▶ Required work: Repeat only the lines running from the beginning of the material through the line that contains "core_edge = 0.5; // [0.2:0.1:0.7]".
--- Start Data lines ---
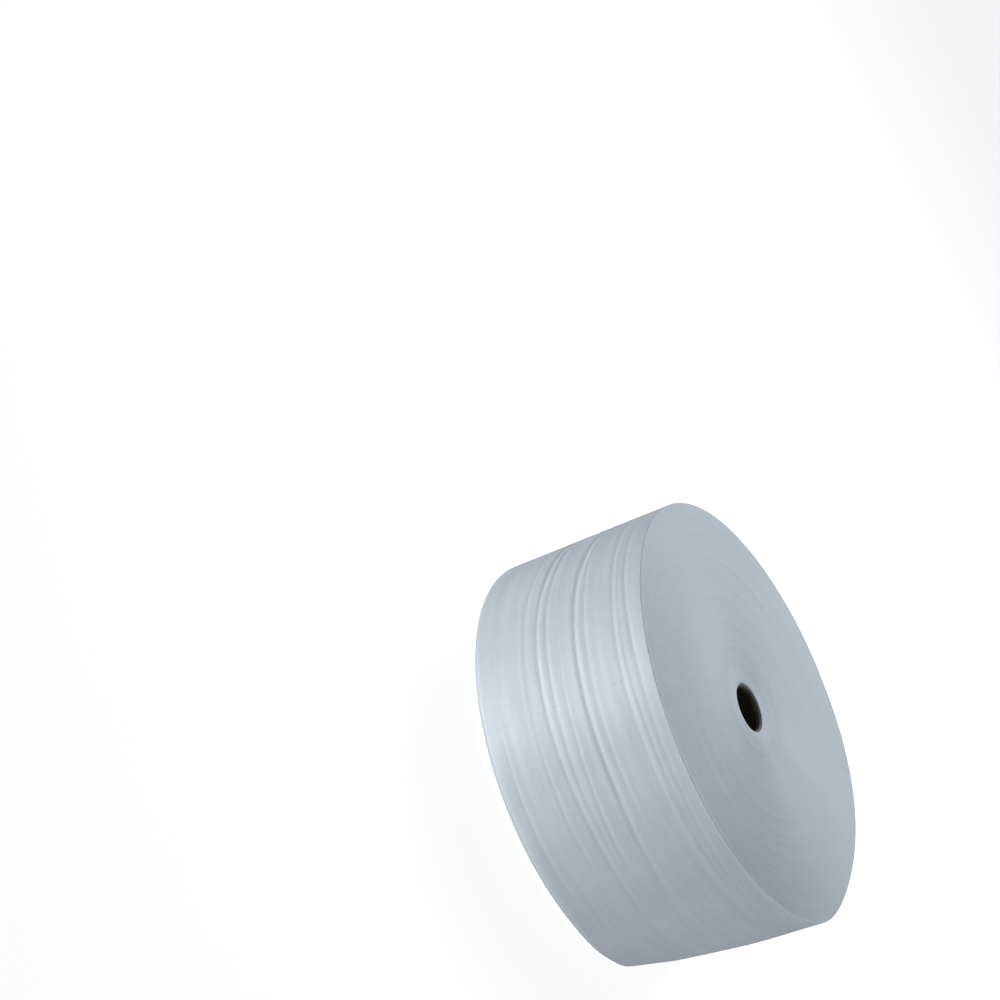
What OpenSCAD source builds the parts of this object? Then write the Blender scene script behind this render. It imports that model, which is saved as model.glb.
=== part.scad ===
// Foam wrap roll: a web of thin closed-cell foam wound on a paperboard core, standing on its end.
// The axis of the roll is Z. The origin is the middle of the lower end.

/* [Roll] */
// Width of the foam web, which is the height of the roll on its end
web_w = 304.8; // [200:0.1:600]
// Diameter across the outermost turn
roll_d = 699; // [400:1:900]
// Thickness that each wound turn adds
turn_t = 1; // [0.6:0.1:3]
// Direction in which the outermost turn ends at its cut edge, in degrees from +X
tail_dir = 92; // [-180:1:180]

/* [Core] */
// Bore of the core
core_bore_d = 76.2; // [50:0.1:80]
// Thickness of the core's wall
core_wall = 3; // [1.5:0.1:8]
// Depth of each end of the core inside the foam round it
core_inset = 2; // [0.5:0.1:15]
// Chamfer on the edges of the core
core_edge = 0.5; // [0.2:0.1:0.7]

/* [Ends] */
// Turns in each of the bands that show on an end
band_turns = 14; // [8:1:30]
// Depth of the line between two bands
line_d = 0.7; // [0.3:0.1:1.5]
// Furthest that a band of turns stands back from the upper end
wander = 0.9; // [0.3:0.1:2]
// Depth to which the upper end sinks beside the core
dish_d = 6; // [0.5:0.1:10]
// Rounding of the upper rim
upper_rim_r = 2.5; // [1:0.1:6]
// Rounding of the lower rim
lower_rim_r = 12; // [4:0.5:20]

/* [Wall] */
// Depth of the deepest crease in the wall
crease_d = 1.8; // [0.5:0.1:3]
// Width of the deepest crease
crease_w = 9; // [5:0.5:14]
// Distance by which the flat spot presses in the lower rim
flat_d = 17; // [3:0.5:25]
// Height that the flat spot reaches up the wall
flat_h = 140; // [30:1:200]
// Direction that the flat spot faces, in degrees from +X
flat_dir = -9; // [-180:1:180]

/* [Hidden] */
$fn = 180;

roll_r = roll_d / 2;
seat_r = core_bore_d / 2 + core_wall;
band_w = band_turns * turn_t;
line_w = 2 * turn_t;
rim_step = 15;
past = 1;

// Bands of turns lie side by side from the core to the flat beside the upper rim
band_count = floor((roll_r - upper_rim_r - line_w - seat_r) / band_w);
function band_r(i) = seat_r + i * band_w;

// The upper end sinks toward the core, and each band stands back by its own amount
function dish(r) = dish_d * pow(1 - (r - seat_r) / (roll_r - seat_r), 2);
function stand_back(i) = wander * (0.55 + 0.45 * sin(137.5 * i));
function band_top(i) = web_w - dish(band_r(i)) - stand_back(i);

core_bottom = core_inset;
core_top = band_top(0) - core_inset;

// Long creases that the wound tension leaves in the wall. Each is its height as a share of the
// web, its depth as a share of the deepest, the degrees that it leans and bows, the direction
// that it faces in degrees from +X, and half of its arc
creases = [
    [0.925, 0.70,  0.2, 3.5, -95, 75],
    [0.832, 0.55,  0.4, 1.5, -92, 52],
    [0.600, 1.00, -1.4, 0.0, -95, 105],
    [0.432, 0.60, -0.9, 0.9, -120, 50],
    [0.384, 0.95, -0.4, 0.4, -88, 100],
    [0.295, 0.45, -1.3, 0.0, -100, 48],
    [0.104, 0.40, -0.2, 0.0, -80, 20],
];

// Quarter circle of points about a centre, from one angle to the other
function rim_arc(centre, r, from) =
    [for (a = [from:rim_step:from + 90]) centre + r * [cos(a), sin(a)]];

// Section of the wound web from inside the bore out to radius r, with both rims rounded
module web_section(r) {
    polygon(concat(
        [[seat_r / 2, web_w], [seat_r / 2, 0]],
        rim_arc([r - lower_rim_r, lower_rim_r], lower_rim_r, -90),
        rim_arc([r - upper_rim_r, web_w - upper_rim_r], upper_rim_r, 0)
    ));
}

// The wall is a spiral of two half turns. The second has its centre half a web to one side,
// so it leaves the first smoothly and ends one web lower, at the cut edge
module wound_wall() {
    rotate([0, 0, tail_dir]) translate([0, -turn_t / 4, 0]) {
        rotate_extrude(angle = 180) web_section(roll_r);
        translate([-turn_t / 2, 0, 0]) rotate([0, 0, 180])
            rotate_extrude(angle = 180) web_section(roll_r - turn_t / 2);
    }
}

// What the bands of turns leave open below the plane of the upper end
module upper_relief() {
    rotate_extrude() polygon(concat(
        [[seat_r / 2, web_w + past], [seat_r / 2, band_top(0)]],
        [for (i = [0:band_count - 1]) each concat(
            i == 0 ? [] : [[band_r(i) + line_w / 2, band_top(i)]],
            [[band_r(i + 1) - line_w / 2, band_top(i)]],
            i == band_count - 1 ? [] :
                [[band_r(i + 1), min(band_top(i), band_top(i + 1)) - line_d]]
        )],
        [[band_r(band_count) + line_w / 2, web_w + past]]
    ));
}

// Lines between the bands on the lower end, which bears on what the roll stands on
module lower_relief() {
    outermost = floor((roll_r - lower_rim_r - line_w - seat_r) / band_w);
    rotate_extrude() polygon(concat(
        [[seat_r / 2, -line_d]],
        [for (i = [1:outermost]) each [
            [band_r(i) - line_w, -line_d],
            [band_r(i), line_d],
            [band_r(i) + line_w, -line_d]
        ]],
        [[roll_r, -line_d], [roll_r, -2 * line_d], [seat_r / 2, -2 * line_d]]
    ));
}

// A ring with a sharp inner edge, pushed off the axis so that it bites only along its arc
module crease(share, depth, lean, bow, facing, half_arc) {
    bite = crease_d * depth;
    push = bite / (1 - cos(half_arc));
    edge_r = (roll_r + push * cos(half_arc)) / cos(bow);
    reach = 2 * push + bite + past;
    spread = reach * crease_w / crease_d / 2;
    rotate([0, 0, facing])
        translate([-push, 0, web_w * share - edge_r * sin(bow)])
            rotate([lean, -bow, 0])
                rotate_extrude()
                    polygon([[edge_r, 0], [edge_r + reach, -spread], [edge_r + reach, spread]]);
}

// Where the soft wall has leaned on a floor
module flat_spot() {
    rotate([0, 0, flat_dir]) translate([roll_r - flat_d, 0, 0])
        rotate([0, atan(flat_d / flat_h), 0])
            translate([0, -roll_r, -flat_h]) cube([flat_h, 2 * roll_r, 3 * flat_h]);
}

// All the turns of foam as one solid
module foam_roll() {
    color("lavender") difference() {
        wound_wall();
        translate([0, 0, -past]) cylinder(r = seat_r, h = web_w + 2 * past);
        upper_relief();
        lower_relief();
        for (c = creases) crease(c[0], c[1], c[2], c[3], c[4], c[5]);
        flat_spot();
    }
}

// Tube of wound paperboard that the foam starts on
module paper_core() {
    inner_r = core_bore_d / 2;
    color("tan") rotate_extrude() polygon([
        [inner_r, core_bottom + core_edge],
        [inner_r + core_edge, core_bottom],
        [seat_r - core_edge, core_bottom],
        [seat_r, core_bottom + core_edge],
        [seat_r, core_top - core_edge],
        [seat_r - core_edge, core_top],
        [inner_r + core_edge, core_top],
        [inner_r, core_top - core_edge]
    ]);
}

foam_roll();
paper_core();
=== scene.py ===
"""Foam wrap roll: a web of thin closed-cell foam wound on a paperboard core, standing on its end.

The roll's axis is Z. Angles round the roll are in degrees from -Y, the side of the wall that faces
the camera, and grow toward +X. The settings are in metres. The shapes are worked out in
millimetres, as the tables here give them, and are turned into metres at the end.
"""

import math

import bpy
import numpy as np
from bpy.props import FloatProperty, FloatVectorProperty, IntProperty, PointerProperty
from mathutils import Matrix, Vector


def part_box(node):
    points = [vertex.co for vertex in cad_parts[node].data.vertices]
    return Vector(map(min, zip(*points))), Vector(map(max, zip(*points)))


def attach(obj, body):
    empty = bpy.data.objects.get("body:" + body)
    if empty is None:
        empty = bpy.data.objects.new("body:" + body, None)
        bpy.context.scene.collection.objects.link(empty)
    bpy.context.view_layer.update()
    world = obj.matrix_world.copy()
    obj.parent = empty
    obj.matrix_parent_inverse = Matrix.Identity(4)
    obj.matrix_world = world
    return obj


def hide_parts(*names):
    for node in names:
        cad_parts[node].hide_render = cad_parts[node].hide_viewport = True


bl_info = {
    "name": "Foam Wrap Roll",
    "version": (1, 0, 0),
    "blender": (4, 5, 0),
    "location": "3D View > Sidebar > Foam Roll",
    "description": "Makes a wound roll of closed-cell foam wrap, its paperboard core and a stage",
    "category": "Add Mesh",
}

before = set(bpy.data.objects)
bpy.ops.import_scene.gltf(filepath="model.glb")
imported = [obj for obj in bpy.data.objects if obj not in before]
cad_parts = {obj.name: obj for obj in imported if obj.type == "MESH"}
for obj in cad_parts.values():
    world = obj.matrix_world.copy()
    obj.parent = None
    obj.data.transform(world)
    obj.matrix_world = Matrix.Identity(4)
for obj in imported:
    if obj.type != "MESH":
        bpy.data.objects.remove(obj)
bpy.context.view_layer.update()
ROLL_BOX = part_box("foam_roll")
CORE_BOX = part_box("paper_core")
MM = 0.001

# Creases round the wall, from the top one down. Each has its width in mm, and then its angle, its
# height and its depth in mm at places round the roll.
CREASES = (
    (3.4, ((-180, 270, 0.3), (-120, 268, 0.2), (-80, 272, 0.2), (-60, 274, 0.4), (-44, 276.5, 0.75),
           (-30, 280, 0.6), (-13, 283.7, 0.35), (6, 284.3, 0.35), (20, 282, 0.22), (37, 278, 0.2),
           (56, 272, 0.2), (90, 268, 0.3), (140, 272, 0.3))),
    (3, ((-180, 260, 0.3), (-90, 262, 0.05), (-35, 265, 0.1), (-25, 266.2, 0.25),
         (-15, 267.8, 0.35), (0, 271, 0.25), (12, 270.5, 0.08), (56, 264, 0.05), (100, 260, 0.3),
         (140, 260, 0.5))),
    (3.4, ((-180, 248, 0.5), (-110, 250, 0.3), (-75, 252, 0.25), (-50, 253.5, 0.5),
           (-17, 255, 0.38), (2, 257.5, 0.4), (12, 256.8, 0.25), (31, 253.5, 0.12),
           (60, 249, 0.05), (120, 245, 0.2))),
    (3.2, ((-180, 216, 0.8), (-100, 210, 0.05), (-50, 204.5, 0.28), (-17, 203, 0.28),
           (4, 204.7, 0.32), (18, 205.6, 0.18), (32, 206.5, 0.05), (60, 208, 0), (100, 214, 0.3),
           (140, 218, 0.8))),
    (4, ((-180, 202, 0.3), (-110, 199, 0.6), (-69, 196, 1.1), (-50, 187.5, 1.25),
         (-25, 184.6, 1.15), (0, 186, 0.95), (8, 187, 0.8), (15, 184, 0.5), (25, 180, 0.28),
         (37, 177, 0.15), (60, 174, 0.1), (100, 178, 0.4), (140, 192, 0.3))),
    (3.2, ((-180, 164, 0.3), (-60, 160, 0.05), (-25, 156, 0.15), (-5, 153, 0.45), (9, 150, 0.5),
           (21, 144, 0.3), (32, 143, 0.1), (50, 142, 0), (100, 152, 0.2), (140, 162, 0.7))),
    (3.4, ((-180, 149, 0.4), (-100, 147, 0.4), (-66, 143, 0.5), (-44, 135, 0.52),
           (-17, 135.7, 0.42), (0, 134, 0.22), (15, 132, 0.05), (60, 130, 0), (120, 142, 0.3))),
    (4, ((-180, 136, 0.5), (-110, 133, 0.8), (-69, 130, 1.05), (-56, 124, 1.1), (-38, 117, 1.05),
         (-17, 117, 0.8), (6, 120, 0.8), (19, 121.4, 0.55), (30, 120.2, 0.35), (37, 119.4, 0.3),
         (56, 115.6, 0.25), (100, 114, 0.4), (150, 124, 0.4))),
    (3.4, ((-180, 92, 0.7), (-110, 102, 0.3), (-64, 102.7, 0.5), (-50, 97, 0.35), (-17, 92.6, 0.35),
           (6, 91, 0.38), (22, 88, 0.22), (40, 87, 0.05), (60, 86, 0), (120, 88, 0.5))),
    (3.2, ((-180, 44, 0.3), (-60, 38, 0), (-20, 35, 0.05), (-6, 33.7, 0.3), (12, 33.7, 0.35),
           (25, 33.7, 0.25), (50, 36, 0.05), (130, 46, 0.6))),
)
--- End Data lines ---
▶ Solved problem:
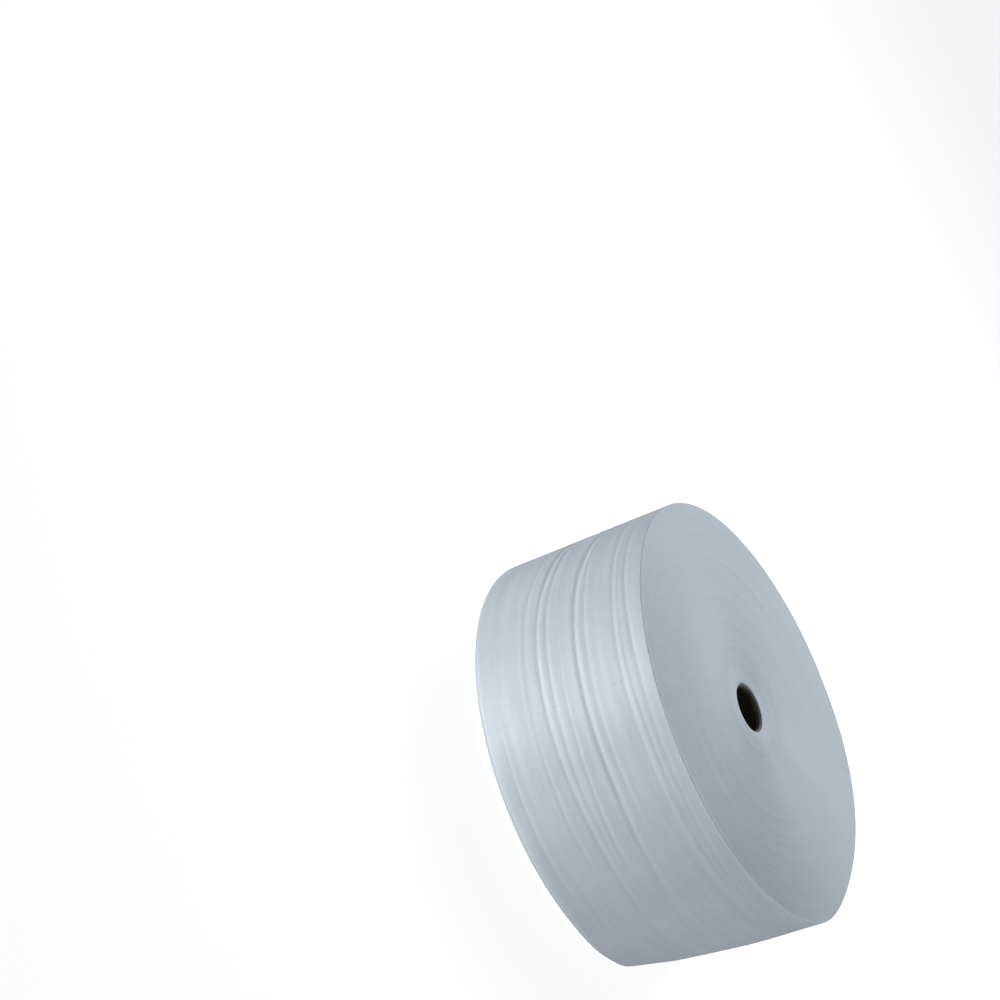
What OpenSCAD source builds the parts of this object? Then write the Blender scene script behind this render. It imports that model, which is saved as model.glb.
=== part.scad ===
// Foam wrap roll: a web of thin closed-cell foam wound on a paperboard core, standing on its end.
// The axis of the roll is Z. The origin is the middle of the lower end.

/* [Roll] */
// Width of the foam web, which is the height of the roll on its end
web_w = 304.8; // [200:0.1:600]
// Diameter across the outermost turn
roll_d = 699; // [400:1:900]
// Thickness that each wound turn adds
turn_t = 1; // [0.6:0.1:3]
// Direction in which the outermost turn ends at its cut edge, in degrees from +X
tail_dir = 92; // [-180:1:180]

/* [Core] */
// Bore of the core
core_bore_d = 76.2; // [50:0.1:80]
// Thickness of the core's wall
core_wall = 3; // [1.5:0.1:8]
// Depth of each end of the core inside the foam round it
core_inset = 2; // [0.5:0.1:15]
// Chamfer on the edges of the core
core_edge = 0.5; // [0.2:0.1:0.7]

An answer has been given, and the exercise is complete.